__Structured object records__.

-*-

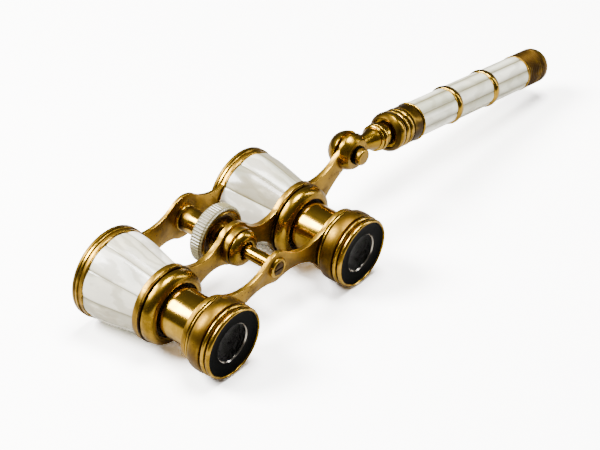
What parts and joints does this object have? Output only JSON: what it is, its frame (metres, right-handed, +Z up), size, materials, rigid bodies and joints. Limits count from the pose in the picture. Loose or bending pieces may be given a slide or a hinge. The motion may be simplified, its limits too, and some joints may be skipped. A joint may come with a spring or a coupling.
{
  "type": "opera glasses",
  "caption": "Brass and mother-of-pearl opera glasses with a centre focusing wheel between the barrels and a folding, extending side handle.",
  "frame": {"origin": "under the middle of the bounding box, on the table the glasses lie on", "axes": "+X across the barrels towards the handle, +Y towards the objectives (the optical axes rise 3.91 degrees towards +Y), +Z up"},
  "size_m": [0.2258, 0.055, 0.0346],
  "materials": {
    "gilt_brass": "satin gilt",
    "polished_brass": "polished",
    "patinated_brass": "polished with brown patina in the grooves",
    "mother_of_pearl": "polished shell",
    "lens_glass": "polished",
    "black_lacquer": "matt black",
    "dark_felt": "felt",
    "bright_ring": "bright",
    "dark_steel": "dark, worn"
  },
  "bodies": {
    "frame": {"mid_bridge": "gilt_brass", "front_bridge": "gilt_brass", "centre_bush": "polished_brass", "front_post": "polished_brass", "front_post_screw": "dark_steel", "left_barrel_tube": "gilt_brass", "left_barrel_staves": "mother_of_pearl", "left_bead_ring": "gilt_brass", "left_objective_bezel": "gilt_brass", "left_objective_lens": "lens_glass", "left_lens_retainer": "black_lacquer", "left_collar": "gilt_brass", "left_felt_ring": "dark_felt", "left_draw_guide": "gilt_brass", "right_barrel_tube": "gilt_brass", "right_barrel_staves": "mother_of_pearl", "right_bead_ring": "gilt_brass", "right_objective_bezel": "gilt_brass", "right_objective_lens": "lens_glass", "right_lens_retainer": "black_lacquer", "right_collar": "gilt_brass", "right_felt_ring": "dark_felt", "right_draw_guide": "gilt_brass"},
    "eyepieces": {"rear_bridge": "gilt_brass", "focus_rod": "polished_brass", "rod_boss": "gilt_brass", "rod_end_screw": "dark_steel", "left_draw_tube": "polished_brass", "left_eyecup_shell": "gilt_brass", "left_eyecup_face": "black_lacquer", "left_eye_lens_ring": "bright_ring", "left_eye_lens": "lens_glass", "left_eye_lens_cell": "black_lacquer", "right_draw_tube": "polished_brass", "right_eyecup_shell": "gilt_brass", "right_eyecup_face": "black_lacquer", "right_eye_lens_ring": "bright_ring", "right_eye_lens": "lens_glass", "right_eye_lens_cell": "black_lacquer"},
    "focus_wheel": {"wheel_sleeve": "polished_brass", "wheel_rim": "mother_of_pearl", "wheel_rear_dish": "polished_brass", "wheel_front_dish": "polished_brass"},
    "handle_knuckle": {"knuckle_ball": "polished_brass", "hinge_pin": "polished_brass", "pin_washer": "dark_steel", "neck_collar": "polished_brass", "inner_tube": "polished_brass", "tube_stop": "dark_steel"},
    "handle_grip": {"grip_ferrule": "patinated_brass", "grip_core_tube": "gilt_brass", "grip_staves_1": "mother_of_pearl", "grip_staves_2": "mother_of_pearl", "grip_staves_3": "mother_of_pearl", "grip_ring_1": "patinated_brass", "grip_ring_2": "patinated_brass", "ferrule_bush": "gilt_brass", "end_cap": "patinated_brass"}
  },
  "joints": [
    {"name": "focus_slide", "type": "slide", "parent": "frame", "child": "eyepieces", "axis": [0, 0.9977, 0.0682], "range_m": [-0.0015, 0.0105]},
    {"name": "focus_turn", "type": "hinge", "parent": "frame", "child": "focus_wheel", "pos_m": [-0.0663, 0.00578, 0.02063], "axis": [0, 0.9977, 0.0682], "range_deg": [-68, 473]},
    {"name": "handle_fold", "type": "hinge", "parent": "frame", "child": "handle_knuckle", "pos_m": [-0.0081, 0.00127, 0.02799], "axis": [0, -0.9977, -0.0682], "range_deg": [-60, 130]},
    {"name": "handle_extend", "type": "slide", "parent": "handle_knuckle", "child": "handle_grip", "axis": [0.9914, 0.0089, -0.1302], "range_m": [0, 0.058]}
  ],
  "couplings": [
    {"joint": "focus_turn", "follows": "focus_slide", "rad_per_m": 785.4}
  ]
}
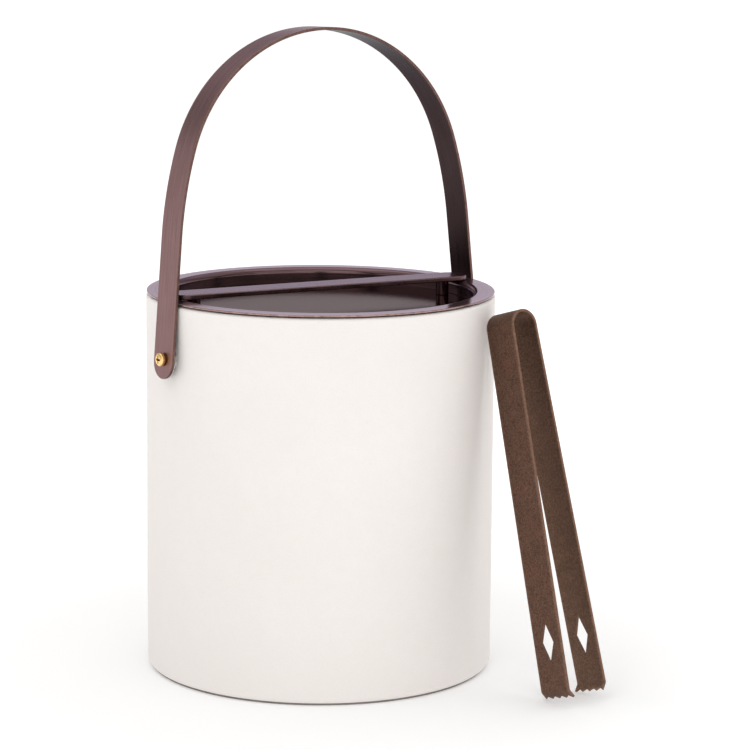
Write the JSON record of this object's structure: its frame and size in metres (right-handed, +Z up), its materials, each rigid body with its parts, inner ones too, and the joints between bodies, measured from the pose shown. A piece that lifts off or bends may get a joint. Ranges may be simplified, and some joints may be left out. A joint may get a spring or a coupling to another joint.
{
  "type": "ice bucket",
  "caption": "Round insulated ice bucket with a leather-look wall, metal liner and rim, arched strap handle, lift-off lid with a flat bar, and clawed tongs leaning on its side.",
  "frame": {"origin": "centre of the bucket's base pad, on the surface it stands on", "axes": "+Z up along the bucket's axis; +X along the axis of the handle's two pivot screws; the tongs lean on the -Y side, nearer +X"},
  "size_m": [0.1928, 0.2337, 0.3279],
  "materials": {
    "cream_leather": "cream faux leather, matt with a fine grain",
    "core_plastic": "moulded core tube",
    "board": "pressed board",
    "pad": "black base pad",
    "bronze_liner": "antique bronze plating, spun and brushed round",
    "bronze_strap": "antique bronze plating, brushed lengthwise",
    "bronze_lid": "antique bronze plating, brushed along the bar",
    "bronze_tongs": "mottled dark bronze, bead-blasted",
    "seal": "black sealing ring",
    "foam": "rigid white foam",
    "screw_steel": "zinc plated steel",
    "brass": "polished brass",
    "clear_plastic": "clear moulded plastic"
  },
  "bodies": {
    "bucket": {"wrap": "cream_leather", "core_tube": "core_plastic", "base_board": "board", "base_pad": "pad", "liner": "bronze_liner", "rim_seal": "seal", "foam_sleeve": "foam", "foam_disc": "foam", "pivot_screw_left": "brass", "pivot_screw_right": "brass", "pivot_spacer_left": "clear_plastic", "pivot_spacer_right": "clear_plastic", "pivot_washer_left": "screw_steel", "pivot_washer_right": "screw_steel", "pivot_nut_left": "screw_steel", "pivot_nut_right": "screw_steel"},
    "handle": {"handle_strap": "bronze_strap"},
    "lid": {"lid_disc": "bronze_lid", "lid_bar": "bronze_lid", "lid_standoff_left": "bronze_lid", "lid_standoff_right": "bronze_lid", "lid_screws": "screw_steel"},
    "tongs": {"tongs_rear_arm": "bronze_tongs"},
    "tongs_front": {"tongs_front_arm": "bronze_tongs"}
  },
  "joints": [
    {"name": "handle_swing", "type": "hinge", "parent": "bucket", "child": "handle", "pos_m": [0, 0, 0.1667], "axis": [1, 0, 0], "range_deg": [-140, 107]},
    {"name": "lid_lift", "type": "slide", "parent": "bucket", "child": "lid", "axis": [0, 0, 1], "range_m": [0, 0.022]},
    {"name": "tongs_away", "type": "slide", "parent": "bucket", "child": "tongs", "axis": [1, 0, 0], "range_m": [0, 0.12]},
    {"name": "tongs_squeeze", "type": "hinge", "parent": "tongs", "child": "tongs_front", "pos_m": [0.05963, -0.08294, 0.18095], "axis": [0.0804, -0.9574, 0.2773], "range_deg": [0, 5.5], "stiffness_Nm_per_rad": 3}
  ]
}
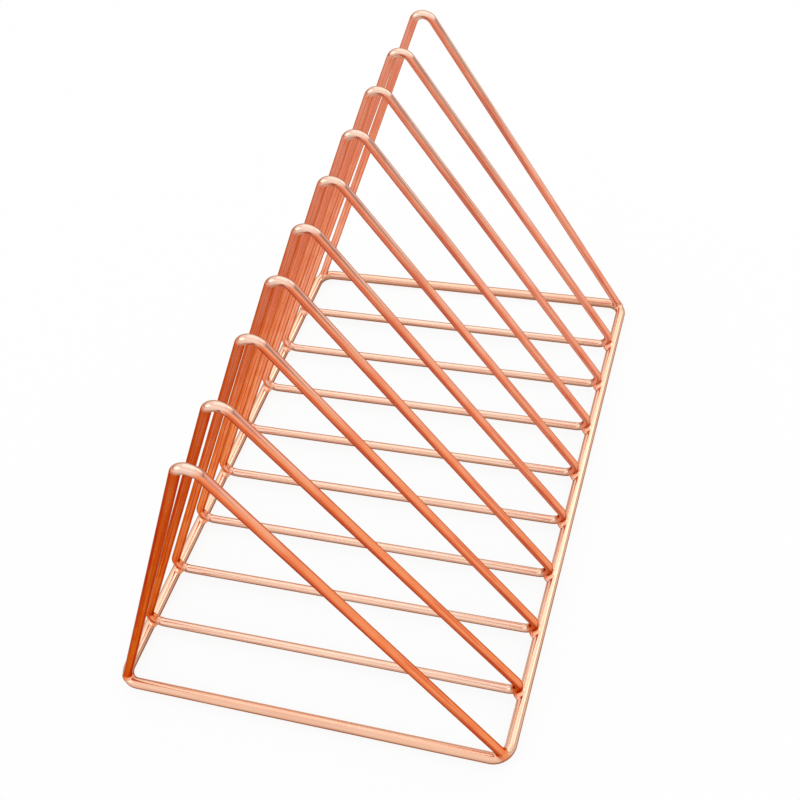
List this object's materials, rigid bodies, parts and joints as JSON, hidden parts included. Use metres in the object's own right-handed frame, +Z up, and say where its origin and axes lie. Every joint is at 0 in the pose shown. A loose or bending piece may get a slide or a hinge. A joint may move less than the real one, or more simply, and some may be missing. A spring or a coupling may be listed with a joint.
{
  "type": "desk file organizer",
  "caption": "Rose gold wire file organizer: a row of tall triangular wire dividers welded to a rectangular rod base, forming open slots for folders.",
  "frame": {"origin": "on the desk, under the middle of the base frame", "axes": "+Z up, +Y along the base from slot to slot, +X across the slots"},
  "size_m": [0.185, 0.271, 0.182],
  "materials": {
    "frame_plating": "bright rose gold plating on a bent steel rod",
    "wire_plating": "bright rose gold plating on steel wire",
    "weld_plating": "rose gold plating over small uneven welds"
  },
  "bodies": {
    "root": {"base_frame": "frame_plating", "divider_02": "wire_plating", "divider_03": "wire_plating", "divider_04": "wire_plating", "divider_05": "wire_plating", "divider_06": "wire_plating", "divider_07": "wire_plating", "divider_08": "wire_plating", "divider_09": "wire_plating", "end_divider_back": "wire_plating", "end_divider_front": "wire_plating", "weld_back_left_foot": "weld_plating", "weld_back_right_foot": "weld_plating", "weld_front_left_foot": "weld_plating", "weld_front_right_foot": "weld_plating", "weld_left_02": "weld_plating", "weld_left_03": "weld_plating", "weld_left_04": "weld_plating", "weld_left_05": "weld_plating", "weld_left_06": "weld_plating", "weld_left_07": "weld_plating", "weld_left_08": "weld_plating", "weld_left_09": "weld_plating", "weld_right_02": "weld_plating", "weld_right_03": "weld_plating", "weld_right_04": "weld_plating", "weld_right_05": "weld_plating", "weld_right_06": "weld_plating", "weld_right_07": "weld_plating", "weld_right_08": "weld_plating", "weld_right_09": "weld_plating"}
  },
  "joints": []
}
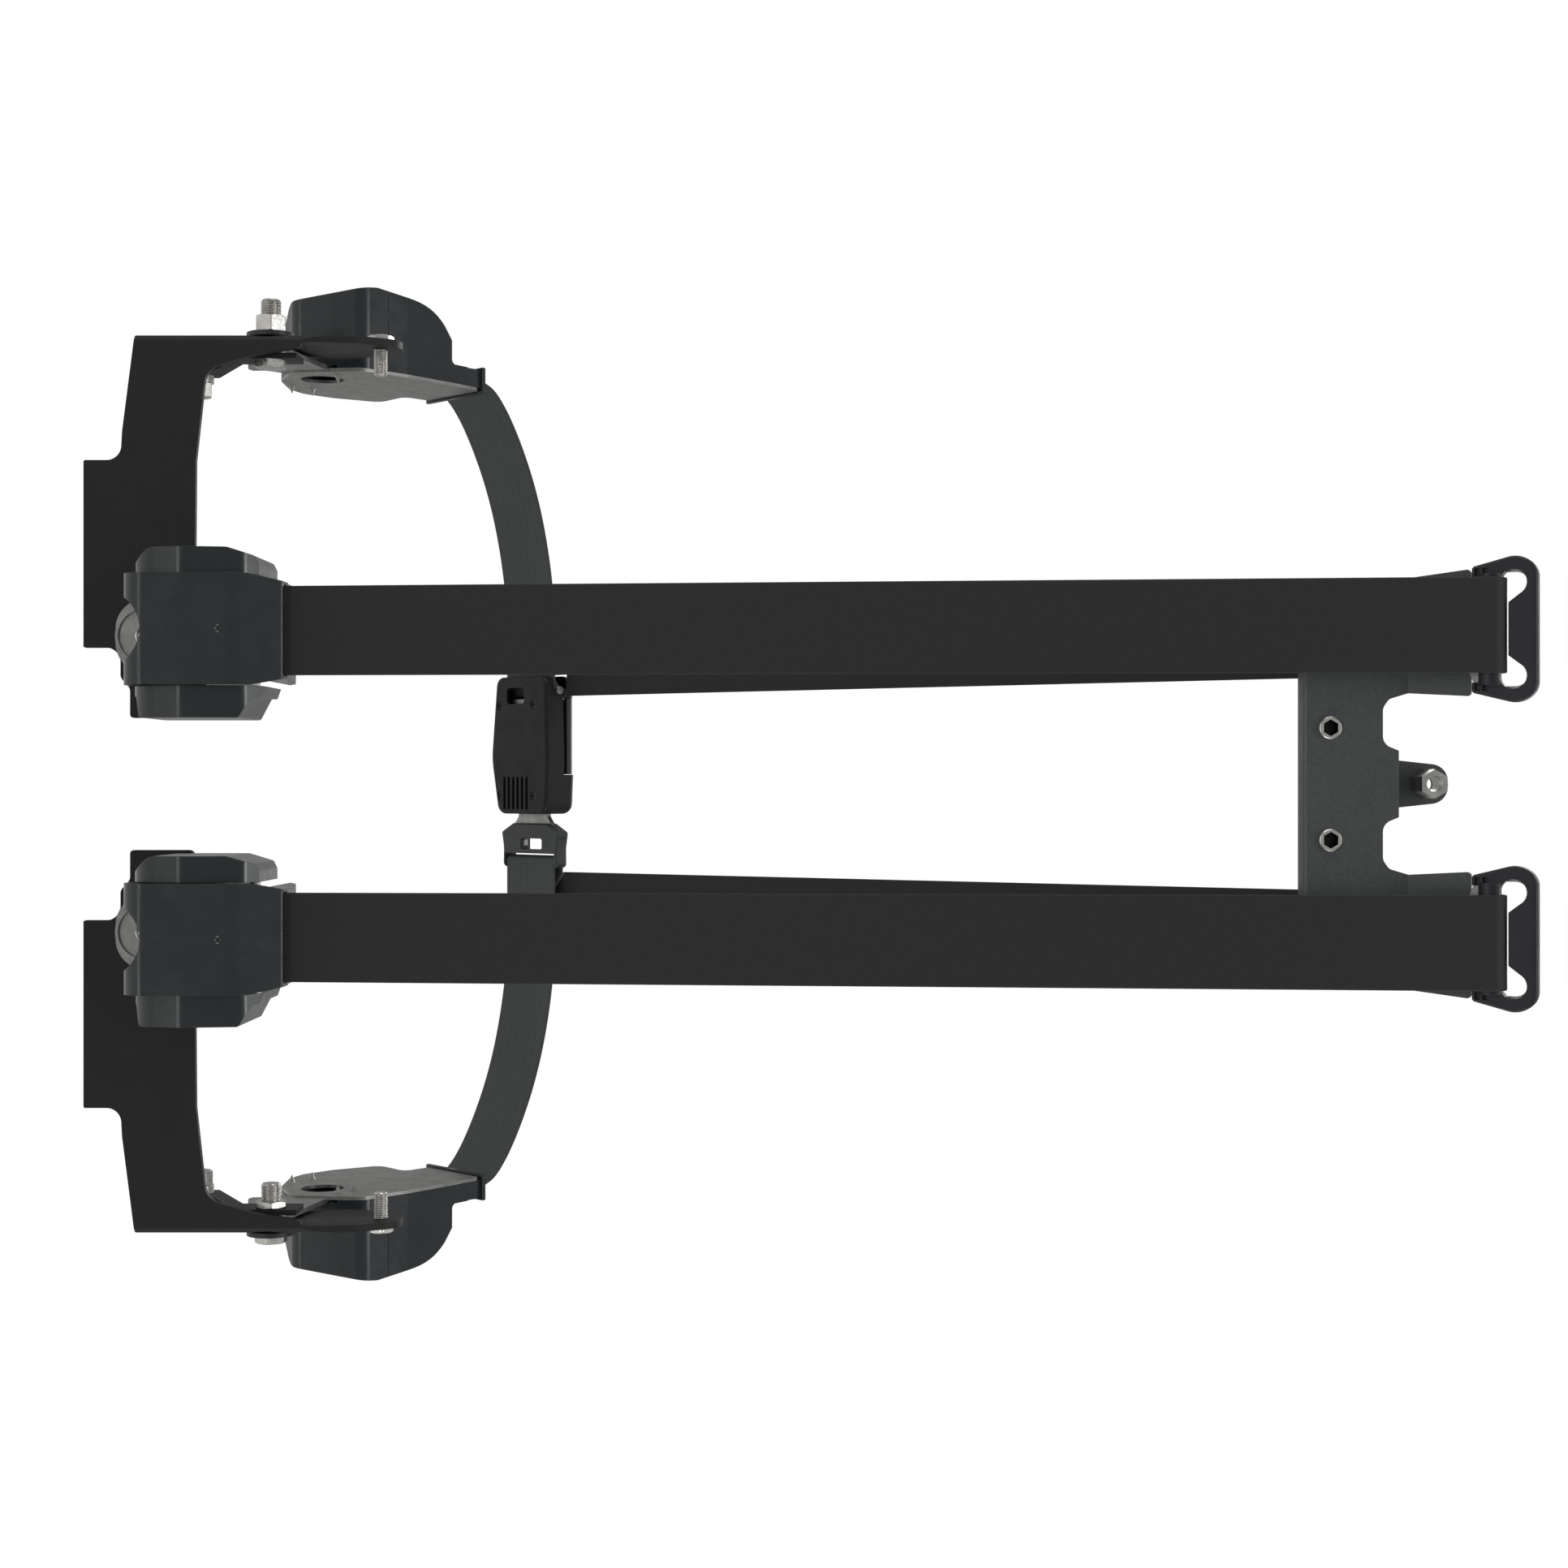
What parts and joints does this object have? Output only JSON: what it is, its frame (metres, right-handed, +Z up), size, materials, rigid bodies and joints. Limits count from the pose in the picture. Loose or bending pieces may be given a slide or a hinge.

-*-

__Stated problem__.
Copy all lines from the data that hold the word "this".

__Result__.
What parts and joints does this object have? Output only JSON: what it is, its frame (metres, right-handed, +Z up), size, materials, rigid bodies and joints. Limits count from the pose in the picture. Loose or bending pieces may be given a slide or a hinge. The motion may be simplified, its limits too, and some joints may be skipped. A joint may come with a spring or a coupling.
Write the JSON record of this object's structure: its frame and size in metres (right-handed, +Z up), its materials, each rigid body with its parts, inner ones too, and the joints between bodies, measured from the pose shown. A piece that lifts off or bends may get a joint. Ranges may be simplified, and some joints may be left out. A joint may get a spring or a coupling to another joint.
List this object's materials, rigid bodies, parts and joints as JSON, hidden parts included. Use metres in the object's own right-handed frame, +Z up, and say where its origin and axes lie. Every joint is at 0 in the pose shown. A loose or bending piece may get a slide or a hinge. A joint may move less than the real one, or more simply, and some may be missing. A spring or a coupling may be listed with a joint.
What parts and joints does this object have? Output only JSON: what it is, its frame (metres, right-handed, +Z up), size, materials, rigid bodies and joints. Limits count from the pose in the picture. Loose or bending pieces may be given a slide or a hinge.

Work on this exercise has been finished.